It’s been a rough few weeks for the world’s wealthiest man. Amazon.com Inc. CEO Jeff Bezos announced his divorce. He became engulfed in a tabloid scandal complete with blackmail allegations. And, on Thursday, his company abruptly scrapped plans to invest $2.5 billion and hire 25,000 people for a giant new office in New York City.
Yet investors don’t seem to be spooked just yet. Strip out Bezos and Amazon from the headlines and the stories are more mundane. A 25-year marriage ends. A publicly subsidized office park deal falls apart. A rich guy accuses someone of blackmailing him with embarrassing photos.
Amazon still has more than 100 million Prime members, whose subscription fees make them more loyal to the company because they can capitalise on shipping discounts. It has fast-growing cloud computing and advertising businesses that have made the company increasingly profitable. And even if Bezos gets distracted, the e-commerce giant has a deep bench of executives who oversee day-to-day operations in the shadow of their boss. Most notable are cloud chief Andy Jassy and retail chief Jeff Wilke, who were promoted to division CEO roles almost three years ago.
“They’ve got a deep management team,” said RJ Hottovy, an analyst at Morningstar Inc. “Jeff Wilke and Andy Jassy keep the business running pretty smoothly at this point, even though they might not get the credit.”

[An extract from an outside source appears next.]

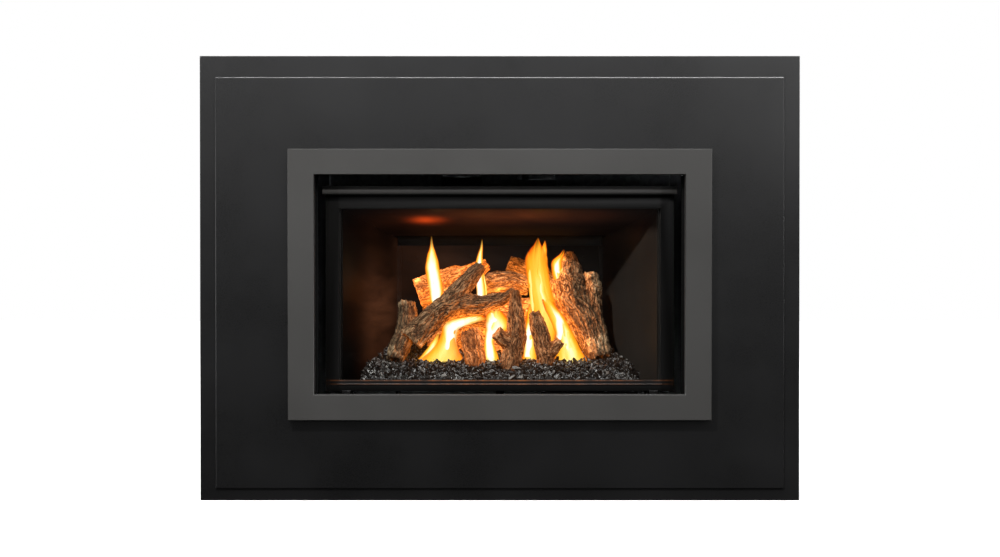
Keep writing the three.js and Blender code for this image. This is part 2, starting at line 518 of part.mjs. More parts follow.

Andy Jassy, CEO of Amazon Web Services.
Bezos, 55, who founded the company in his Seattle garage in 1994, remains the key visionary and the public face of Amazon. The company’s growth has forced the notoriously detail-oriented CEO to delegate more day-to-day operations. That also frees Bezos up for side endeavors like his space exploration company, Blue Origin, and the Washington Post, which he purchased in 2013.
Jassy, 51, shadowed Bezos earlier in his career as one of the CEO’s technology advisers. He runs Amazon Web Services, the cloud-computing group. In a company full of semi-autonomous units, AWS is its own universe, with its own set of technologists, sales representatives and marketing people focused on the fast-growing business of renting processing power and software services.
Since his elevation to CEO, Jassy has raised his public profile and amassed the clout to break some of Amazon’s rules. The company preaches an obsessive focus on customers with little public regard to its competitors. Yet Jassy trades barbs on Twitter and the conference circuit with Oracle Corp. Chairman Larry Ellison. His leadership is working well for AWS. If it was an independent business, AWS would likely rank among the world’s largest technology companies. It had revenue of $25.7 billion in 2018, up 47 percent from the previous year.
Wilke, 52, who joined Amazon nearly 20 years ago, oversees global retail operations, which includes the company’s online marketplace and delivery system, Amazon Prime membership and a growing physical store presence, including Whole Foods supermarkets and AmazonGo cashierless stores. Beyond the U.S., where Amazon makes most of its revenue, Wilke is in charge of a global expansion that includes new consumer markets such as India, Australia and Brazil. Like Jassy, Wilke has also become more visible as a company representative in public. He participated in discussions with New York officials regarding the company’s now abandoned expansion plans.
Jeff Wilke, CEO of Amazon Worldwide Consumer.
Other notable long-time Amazon executives include Dave Limp, whose role as senior vice president of devices includes expanding the line of gadgets running on Amazon’s Alexa voice-activated platform; Jeff Blackburn, senior vice president of business development, and Dave Clark, senior vice president of operations, who will help build out Amazon’s new hub in Nashville, Tennessee, where the company plans to hire as many as 5,000 people.
Some investors and analysts think Amazon’s decision to pull out of New York City may have lasting effect. Not expanding there will hurt Amazon’s recruiting efforts, especially in advertising, said Tom Forte, an analyst at DA Davidson & Co.
Since Bezos announced his divorce in early January, the company’s shares have declined 2.9 percent, missing Wall Street’s early 2019 rally. The S&P 500 has jumped 6.9 percent during the same time.
“I’m worried the narrative isn’t just about them being distracted, but the public going negative,” Forte said. “I’ve heard people say for more than a year, that Walmart isn’t the enemy, it’s Amazon. The difference now is it’s not just coming from competing retailers, it’s also coming from the court of public opinion.”